Overall however, the ICC which began prosecuting crimes against humanity 11 years ago, has not had a very chequered track record. This, observers say, has partly been due to sloppy investigations on its part as well as the difficulty in forging political consensus and credibility, particularly when the United States and several other western powers have long signalled that they would not submit themselves and their citizens to the jurisdiction of the court.
So far, the ICC can boast of only one major conviction, and that in a case relating to a second-tier defendant. In 2012, the ICC sentenced Congolese militia leader, Thomas Lubanga to 14 years in prison for using child soldiers as cannon fodder.
With its political difficulties, arrest warrants issued against other accused persons, like Sudanese President Omar al-Bashir and Ugandan warlord Joseph Kony, have not been honoured because they are too important to be extradited. Another recently very controversial one was the case against Kenyan President, Uhuru Kenyatta.
The ICC is currently investigating eight cases, all of them in Africa — a situation which has engendered lots of criticism. The prosecution of crimes by the ICC has degenerated into “race-baiting,” Ethiopian Prime Minister Hailemariam Desalegn had said at an African Union (AU) summit in Addis Ababa. In a resolution, the leaders of AU member states then demanded that the case against Kenyatta be dismissed and remitted to the courts in Nairobi.
Rising to the defence of her institution, Bensouda calls the attacks “outrageous,” pointing out that she herself is black and investigates cases without regard for skin color or nationality. “It is indisputable that Africans are being raped, displaced, tortured and held as child slaves by other Africans. Are we supposed to ignore that?”

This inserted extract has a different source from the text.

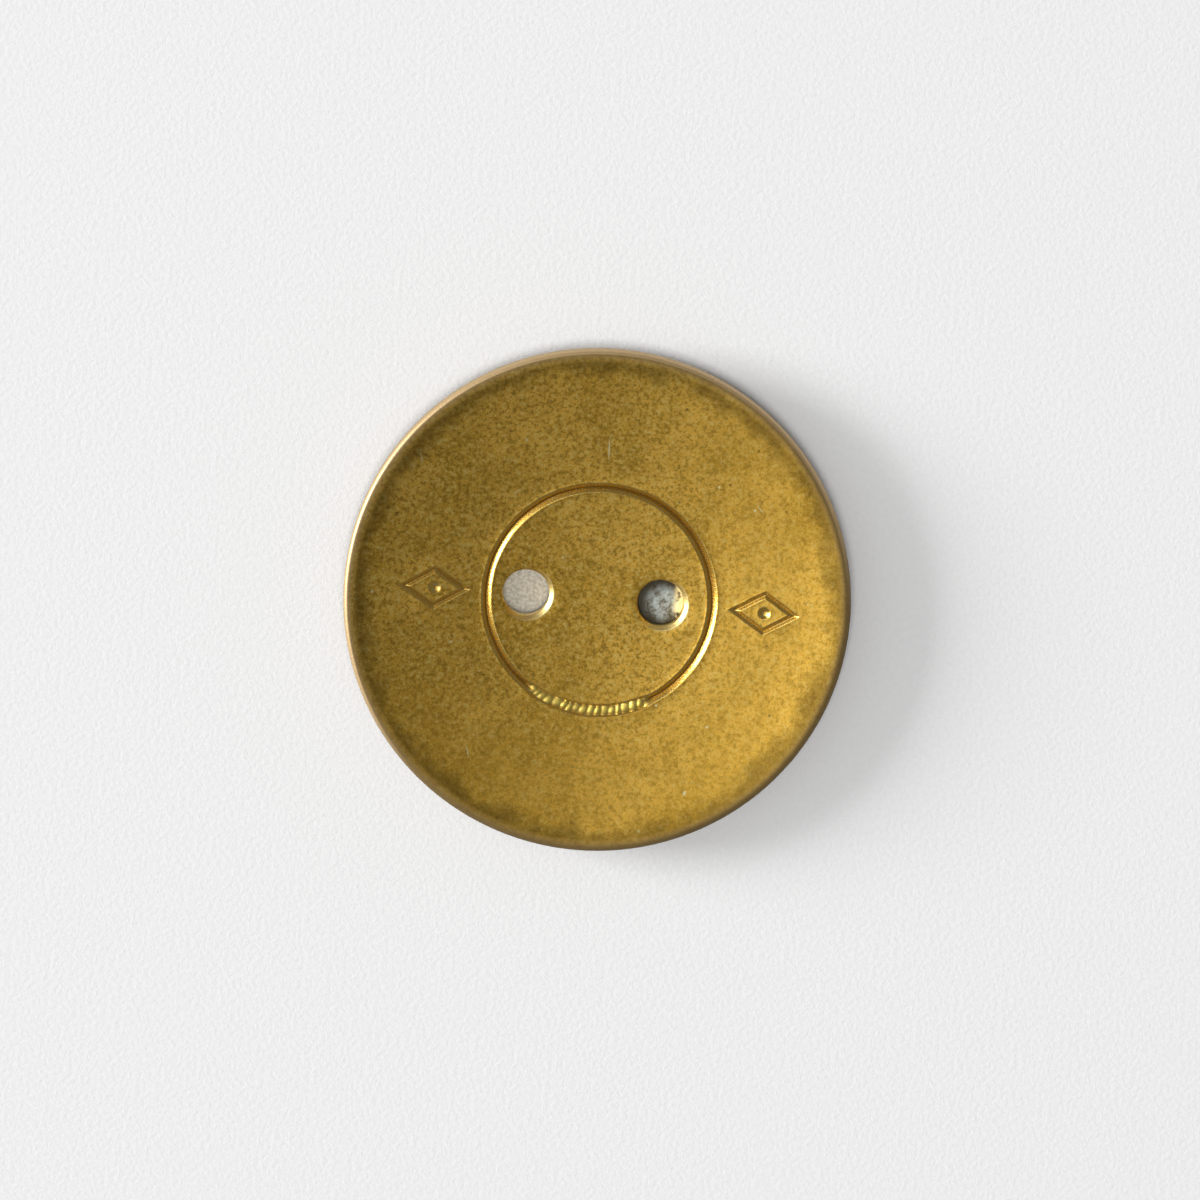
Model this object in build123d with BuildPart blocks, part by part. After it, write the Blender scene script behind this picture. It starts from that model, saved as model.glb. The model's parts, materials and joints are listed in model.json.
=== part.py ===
from build123d import *
import os
from math import asin, cos, degrees, radians, sin, sqrt

# A round two-hole metal sew-on button, 32 ligne, in millimetres. The origin is the
# centre of the back, where the button rests. +Z points out of the face, and the two
# sewing holes lie along X.

# Overall
OUTER_RADIUS = 10.15
FACE_HEIGHT = 1.10          # top of the face at its centre, above the resting plane
SHELL_THICKNESS = 0.22
PLATE_THICKNESS = 0.25

# Face: a shallow spherical dish that ends in a tightly rolled crest
DISH_RADIUS = 50.0
CREST_RADIUS = 0.26
CURL_RADIUS = 0.40
HEM_HEIGHT = 0.98           # underside of the hem, above the resting plane
HEM_INNER_RADIUS = 9.0

# Back plate: a flat centre, a sloping wall and a flange that the hem holds
REST_RADIUS = 4.45
PLATE_BEND_RADIUS = 6.0
PLATE_SLOPE = 22.0          # degrees
FLANGE_BEND_RADIUS = 1.2
PLATE_EDGE_RADIUS = 9.72

# Sewing holes, pierced a little to one side of the centre
HOLE_RADIUS = 0.94
HOLE_PITCH = 5.42
HOLE_SHIFT = -0.15
LIP_RADIUS = 0.19
COLLAR_WALL = 0.20
COLLAR_BOTTOM = 0.42        # the drawn-in collar ends above the back plate
COLLAR_ROOT_RADIUS = 0.10

# Card filler
FILLER_RADIUS = 7.6
FILLER_HOLE_RADIUS = 1.30

# Engraving: a ring round the holes, and a plain lozenge with a pip on each side
ENGRAVING_DEPTH = 0.13
ENGRAVING_SHIFT = 0.09
RING_RADIUS = 4.53
RING_WIDTH = 0.42
RING_FLOOR_WIDTH = 0.12
LOZENGE_CENTRE = 6.62
LOZENGE_LENGTH = 2.90
LOZENGE_HEIGHT = 1.80
LOZENGE_LINE = 0.26
PIP_RADIUS = 0.24
CUTTER_TOP = 3.0            # clear above the crest

# The dish's arc ends where the crest's arc is tangent to it.
DISH_ANGLE = degrees(asin((OUTER_RADIUS - CREST_RADIUS) / (DISH_RADIUS + CREST_RADIUS)))

# The plate's straight wall makes up the rise that its two bends leave.
bend_rise = (PLATE_BEND_RADIUS + FLANGE_BEND_RADIUS) * (1 - cos(radians(PLATE_SLOPE)))
WALL_LENGTH = (HEM_HEIGHT + SHELL_THICKNESS - bend_rise) / sin(radians(PLATE_SLOPE))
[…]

Besides, she added, the list of countries the ICC is currently focusing on also includes Afghanistan, Honduras and Georgia. “What offends me most of all is how quickly many concentrate on the words of the powerful, forgetting the millions who have no voice. We investigate without distinction of person or political rank.”
Tough talk notwithstanding, “Big Mama” as her staff members call her, has however not been able to push on very strongly with the Kenyatta affair. This is despite her defiant rhetoric on the subject: “We will bring Kenyatta to trial here in The Hague, and I am very optimistic that we will achieve a guilty verdict against him and his vice-president, William Ruto.”

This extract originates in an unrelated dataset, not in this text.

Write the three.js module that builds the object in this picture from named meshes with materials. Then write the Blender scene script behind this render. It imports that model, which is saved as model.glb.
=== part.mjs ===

But despite this tough-talking, Kenyatta continues to reside in an opulent mansion next to the State House, the president’s official residence in the Kenyan capital of Nairobi, is the country’s largest landowner, also controls its largest bank, not to mention a major hotel chain. And for good measure, he is currently in the thick of campaigns to secure a second term in office as Kenyans head to the polls later in the year.

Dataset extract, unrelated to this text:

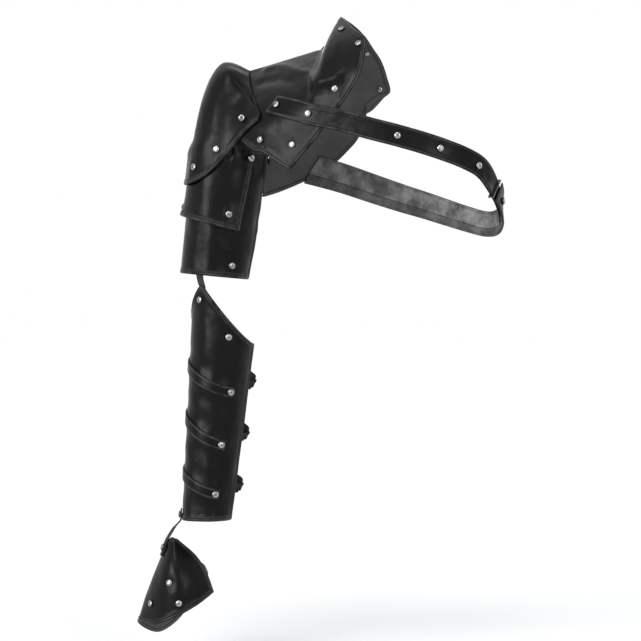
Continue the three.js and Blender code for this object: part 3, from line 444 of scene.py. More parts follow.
def upperLameAt(s, t):
    # tube with a scooped top; its two ears turn into flat planes that follow the cap's inside
    theta = steps(upperTurns, s)
    draw = arm["hemDraw"] * t * smooth((np.abs(theta) - arm["drawFrom"]) / arm["drawSpan"])
    theta = theta - np.sign(theta) * draw
    off = np.abs(np.abs(theta) - arm["earTurn"])
    ear = smooth((arm["earFoot"] - off) / (arm["earFoot"] - arm["earHalf"]))
    foot = arm["footShare"] * arm["earRise"] * smooth((np.abs(theta) - arm["footFrom"]) / arm["footSpan"])
    top = arm["lameTopZ"] + foot + arm["earRise"] * ear
    hem = arm["lameHemZ"] + arm["hemDrop"] * arm["radius"] * np.cos(np.radians(theta))
    z = top + (hem - top) * t
    flare = smooth((t - arm["flareFrom"]) / (1 - arm["flareFrom"]))
    lift = arm["lameLift"] + arm["lameFlare"] * t + arm["hemFlare"] * flare
    point = armSpot(theta, z, lift)[0]
    side = np.where(theta > 0, -1, 1)
    across = (arm["earHalfWidth"] / arm["earHalf"]) * (np.abs(theta) - arm["earTurn"])
    bow = arm["earSlope"] * (across - np.maximum(z - arm["pivotZ"], 0))
    reach = np.where(theta > 0, earReach["front"], earReach["back"]) + bow
    flat = np.stack([arm["pivotX"] + across, arm["middleY"] + side * reach, z], -1)
    share = smooth((z - arm["armpitZ"]) / (arm["flatRise"] * arm["earRise"]))
    share = share * smooth((np.abs(theta) - arm["flatFrom"]) / arm["flatSpan"])
    return point + (flat - point) * share[:, None]


def lowerLameAt(s, t):
    # plain tube; its hem falls a little towards the body
    theta = steps(arm["lowerTurns"], s)
    hem = arm["elbowZ"] + arm["lowerHemDrop"] * arm["radius"] * np.cos(np.radians(theta))
    return armSpot(theta, arm["lowerTopZ"] + (hem - arm["lowerTopZ"]) * t)[0]


# Forearm: the bracer, the straps that close it and its buckles
forearm = {
    "topX": -45.1 * mm,
    "topZ": -314.4 * mm,
    "middleY": -16 * mm,
    "lean": 0.0924,
    "radius": 38 * mm,
    "taper": 0.0395,
    "wristZ": -522 * mm,
    "turns": (-117, 187),
    "peakTurn": 57,
    "peakHalf": 4,
    "peakZ": -243.6 * mm,
    "peakDrop": 68 * mm,
    "peakPower": 1.15,
}
forearm["length"] = forearm["peakZ"] - forearm["wristZ"]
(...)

With an estimated net worth of $500 million (€378 million), Kenyatta is one of the 25 richest and most powerful men on the continent even as Kenyan politics reflects the extent to which a handful of families dominate the country. Fifty years ago, shortly after independence from Great Britain, a Kenyatta and an Odinga competed for power. These were the older Jomo Kenyatta and his then adversary, Oginga. Today, not much has changed except the first names of the contenders as the sons, Uhuru Kenyatta and Raila Odinga, have followed in the footsteps of their fathers, Jomo and Oginga, and today bestride the Kenyan political firmament as the leading players in the unfolding political process.
In Kenya also, this seeming scourge of nepotism is compounded by ethnic division, in a country whose leaders are more likely to champion the interests of their tribes than ideologies or political platforms. They procure jobs and perks for their “blood brothers” and, if need be, they incite ethnic groups against one another, sometimes to the point of conflict as has been the case with the outbreak of post-election violence a few years ago.
While the Gambian challenge presently has not demonstrated an outward strain of deeply divisive family dominance, it is not lacking in its own atavisms. And chief among the contentions now is that of finding the answer to this question: what would Bensouda do should the next case file that gets handed over to her be that which demands her superintending over the process that will see the ICC pressing charges against her benefactor and erstwhile boss, President General Dr Sheikh El-Hadj, Yahya Jammeh?